Although Edward Isenberg regained title to 500 Delaware Street in April, 1990, Martin continued to occupy the second floor apartment and manage the property. At deposition on July 6, 1992, Edward admitted that nothing changed in his involvement with the property after the transfer of title in April 1990; that he received no income from the property; that Martin received all rent payments from the tenants, and was fully responsible for leasing the apartments when vacancies occurred; that he (Edward) did not know who the current tenants were; that Martin was responsible for making all mortgage, property tax, and insurance payments, for paying the utility bills, and for maintaining the property and making repairs. In his affidavit of May 25, 1993, however, Edward asserted that he has a bona fide ownership interest in the property since title to the property is in his name, he continues to be obligated under the mortgage, he is free to dispose of the property as he sees fit, and Martin lives at and manages the property only on his sufferance.
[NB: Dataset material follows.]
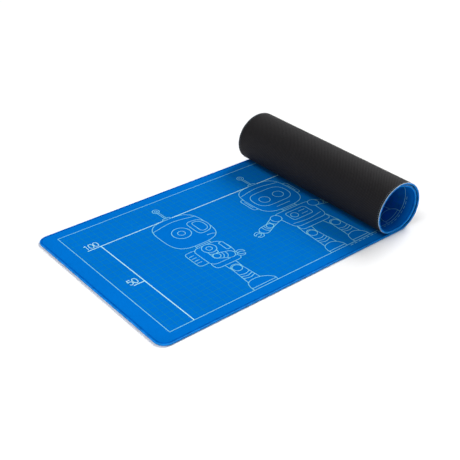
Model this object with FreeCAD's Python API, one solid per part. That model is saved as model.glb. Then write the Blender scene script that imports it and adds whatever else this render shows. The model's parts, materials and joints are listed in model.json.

On July 6, 1990, Martin Isenberg was indicted by an Erie County Grand Jury on charges of criminal possession of marijuana in the second degree, in violation of New York Penal Law § 221.25, and growing marijuana plants without a license, in violation of New York Public Health Law § 3382. On July 8, 1991, following the denial of his motion to suppress the evidence obtained in the search of 500 Delaware Street, he pled guilty to both charges. On December 30, 1992, the New York State Supreme Court, Appellate Division, Fourth Department, unanimously overturned his conviction. The court found that at the time Judge Kinzly issued the warrant authorizing the search of 500 Delaware Street, there was not "substantial compliance" with New York Criminal Procedure Law § 690.40(1). People v. Isenberg, 188 A.D.2d 1042, 592 N.Y.S.2d 1006 (4th Dept. 1992).